How do I know what model is “best”?

A table showing the results of an ANOVA test with four rows: 'bill_depth_mm', 'species', 'bill_depth_mm:species', and 'Residuals'. The columns are 'term', 'Df', 'Sum Sq', 'Mean Sq', 'F value', and 'Pr(>F)'. The interaction term 'bill_depth_mm:species' is highlighted with a purple border. It has 2 degrees of freedom, a sum of squares of 134.2515, a mean square of 67.125732, an F value of 11.23184, and a p-value of 1.897629e-05. The interaction is statistically significant.

The interaction line of the ANOVA table is testing:

\(H_0\): the slopes for the relationship between bill length and bill depth is the same for all Gentoo, Adelie, and Chinstrap penguins

\(H_A\): the slopes for the relationship between bill length and bill depth is different for at least one species of penguin

How do I know what model is “best”?

bill_depth_mm:species: With a p-value of 0.0000189, I would reject the null hypothesis (that the slopes are all the same) and I would conclude that there is evidence that the slopes are different!

What if I got a “large” p-value?

Suppose, the p-value for bill_depth_mm:species was 0.45.


What model would be “best” in this scenario?

Do you have to use an ANOVA to test for different slopes?

Do you have to use an ANOVA to test for different slopes?

No! Only if you have 3 or more groups!

Week 9 - Final Project Week

Week 9 - Final Project Week

Complete these steps before Tuesday’s class to be prepared!
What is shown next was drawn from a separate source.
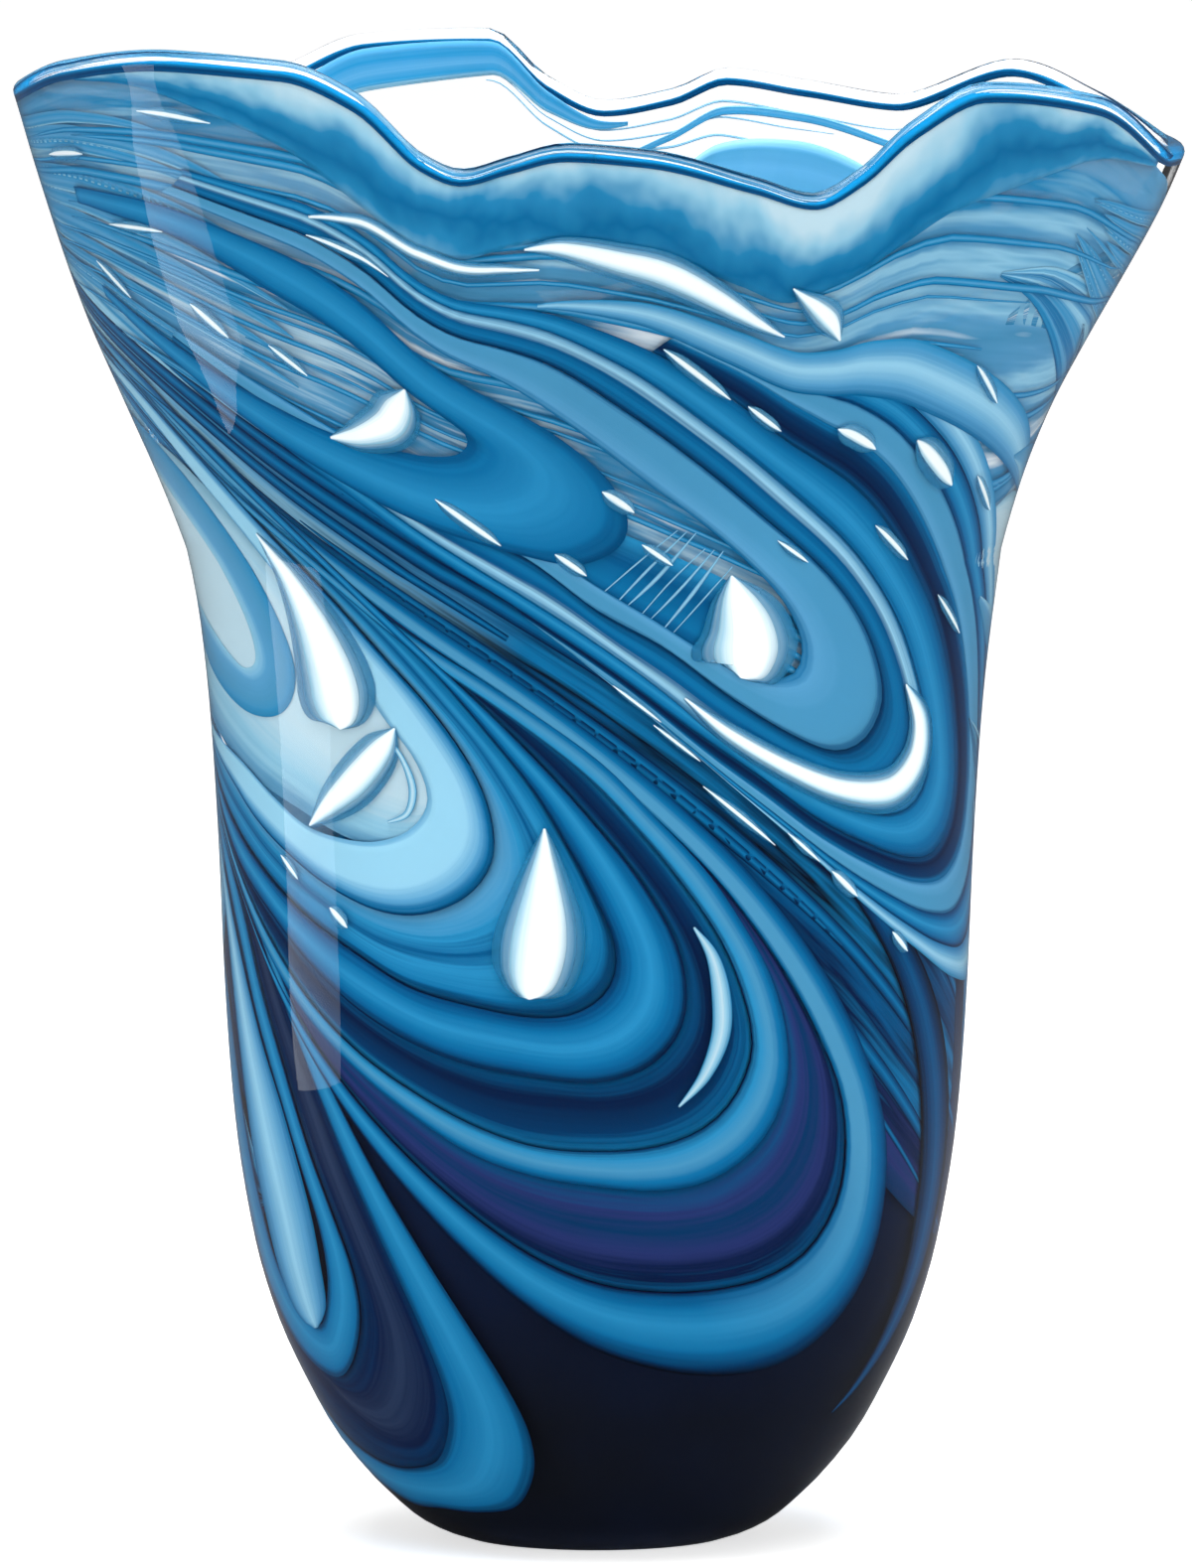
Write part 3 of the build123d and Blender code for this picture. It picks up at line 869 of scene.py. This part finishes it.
WINDOW_FINGER = {
    "out": [
        (-103, 229), (-97, 231), (-90, 230), (-80, 226), (-69, 217), (-60, 205), (-53, 191), (-50, 179),
        (-54, 171), (-64, 170), (-78, 176), (-90, 184), (-97, 190), (-103, 197),
    ],
    "in": [
        (-102, 228), (-97, 225), (-90, 220), (-82, 215), (-73, 207), (-66, 198), (-61, 188), (-60, 181),
        (-64, 179), (-70, 182), (-80, 188), (-90, 193), (-97, 196), (-102, 198),
    ],
}
# pale fill of the clear window on the left, painted light of the bright backdrop behind it
WINDOW_FILL = [
    (-108, 214, 1), (-101, 209, 26), (-92, 200, 50), (-80, 195, 58), (-68, 187, 54), (-56, 177, 46),
    (-46, 169, 38), (-37, 162, 32), (-29, 158, 26), (-24, 156, 12),
]
PANEL_LOW = [
    (-66, 288), (-56, 286), (-46, 282), (-38, 278), (-28, 271), (-18, 271), (-8, 272), (0, 271),
    (10, 269), (18, 266), (24, 264), (30, 266), (38, 266), (48, 271), (60, 279), (74, 287),
]
PANEL_TOP = [(-66, 289), (-40, 289), (-15, 289), (10, 289), (30, 289), (50, 289), (74, 289)]
LEFT_GROUND = [
    (-112, 168, 1), (-104, 164, 10), (-94, 158, 20), (-84, 144, 34), (-74, 128, 48), (-64, 112, 54),
    (-52, 104, 40),
]
UPPER_BAND = [
    (-6, 258, 1), (6, 257, 5), (18, 252, 8), (30, 246, 10), (44, 239, 12), (58, 232, 12), (71, 225, 11),
    (82, 217, 7), (92, 210, 1),
]
RIGHT_STREAM = [
    (36, 146, 1), (48, 132, 5), (58, 118, 9), (66, 102, 13), (71, 86, 16), (73, 70, 16), (72, 55, 12),
    (68, 42, 7), (63, 33, 3), (58, 28, 0.5),
]
# edges of bands that nest round the outside of the upper loops and turn back beyond the right edge
RIGHT_EDGES = {
    "a": UPPER_LOOPS["third_out"][3:-3],
    "b": [
        (-10, 193), (4, 179.5), (16, 166.5), (26, 157), (36, 148), (47, 141), (58, 136.5), (68, 136.5),
        (75.5, 143), (77.5, 155), (74.5, 169), (69, 182), (62.5, 194), (54.5, 206), (46, 218), (35, 231),
        (24, 243), (10, 252),
    ],
    "c": [
        (-9, 192), (6, 176), (18, 163), (28, 153), (39, 143), (50, 135.5), (62, 130), (74, 129.5),
        (83, 138), (85.5, 152), (82, 167), (76.5, 181), (69.5, 194), (61, 207), (51.5, 219.5), (40, 232),
        (28, 243.5), (12, 253),
    ],
    "d": [
        (-8, 191), (8, 173.5), (20, 160), (31, 149), (42, 138.5), (54, 129.5), (67, 123), (80, 121.5),
        (91, 131), (94, 148), (90.5, 164), (84, 179.5), (76.5, 193), (68, 207), (57.5, 220.5), (45, 233),
        (32, 244), (14, 254),
    ],
    "e": [
        (-7, 190), (10, 171), (23, 156.5), (34, 145), (46, 133), (59, 123), (73, 115.5), (88, 114),
        (100, 125), (103, 144), (99, 161), (92, 178), (84, 192.5), (75, 207), (64, 221), (50.5, 234),
        (36, 244.5), (16, 255),
    ],
}
DROP_INNER = [
    (-20, 220, 1), (-10, 213, 11), (0, 205, 15), (9, 198, 17), (16, 192.5, 18), (22, 188, 16),
    (27, 184.5, 9),
]
# fine lines that fan out across the dark inside of the grey drop
CROSS_LINES = [
    [(1 + 1.7 * k, 198 - 1.3 * k - k % 2, 0.2), (6 + 1.6 * k, 204 - 1.2 * k, 0.35 + 0.25 * (k % 3)),
     (12 + 1.3 * k, 211 - 1.3 * k + k % 3, 0.2)]
    for k in range(7)
]
LOBE_TOP = [(-112, 284), (-100, 288), (-90, 287), (-75, 286), (-60, 284), (-48, 280), (-38, 274)]
LOBE_LOW = [(-112, 274), (-100, 264), (-90, 259), (-75, 250), (-60, 240), (-48, 232), (-38, 224)]
# colour on the far side, under the rim and seen through the mouth
FAR_RIM_BAND = [(176, 286, 1), (190, 286, 6), (202, 285, 8), (214, 284, 8), (226, 284, 5), (240, 284, 1)]
FAR_EYE = [
    (177, 262, 1), (171, 266, 8), (164, 269, 14), (155, 270, 17), (146, 268, 14), (139, 264, 8),
    (134, 261, 1),
]
FAR_EYE_RING = [
    (186, 268, 0.5), (180, 275, 1.4), (170, 281, 1.8), (158, 283.5, 2), (147, 282, 1.8), (137, 277, 1.4),
    (129, 269, 0.5),
]
FAR_TOP = [(124, 285), (145, 286), (160, 287), (178, 286.5), (194, 285)]
FAR_LOW = [(124, 270), (145, 266), (160, 262), (178, 270), (194, 278)]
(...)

Step 1: Use the same dataset?

Yes

  • Choose one numeric response variable
  • Choose two categorical explanatory variables
  • Learn about how these variables were collected / recorded

No

  • Find a new dataset from the list of datasets.
  • Learn about the dataset!
  • Choose one numeric response variable
  • Choose two categorical explanatory variables
  • Learn about how these variables were collected / recorded

Step 2: Write Your Introduction

Your Introduction should at a minimum address the following questions:

  1. Who collected the data?
  2. How were the data collected?
  3. When were the data collected?
  4. Why were the data collected?
  5. What question do these data address?

Research Question

You can hold off on a research question until we learn more about ANOVA next week!

Step 3: Make a Copy of the Final Project Template

This will be posted by Friday!

Step 4: Pick out a Poster Template

These will be posted by Friday!

Lab 8

A yellow decal of the GAPMINDER organization, a non-profit venture registered in Stockholm, Sweden, that promotes sustainable global development and achievement of the United Nations Millennium Development Goals by increased use and understanding of statistics and other information about social, economic, and environmental development at local, national, and global levels.

What is the relationship between life expectancy and GDP per capita?

  • Decide on a variable transformation
  • Assess model conditions (L, I, N, E)
  • Compare hypothesis test results between simulation-based methods and theory-based methods

Accessing Lab 8

Step 2: Both members open the Lab 8 assignment in your group workspace!

Step 4: Follow the final instructions to activate collaborative editing in the document.

Source Editor

You need to be in the source editor (not the pretty one) to use collaborative editing!

Roles

You will be trading off roles in the middle of the lab! One person will do the model condition coding and one person will do the hypothesis test coding!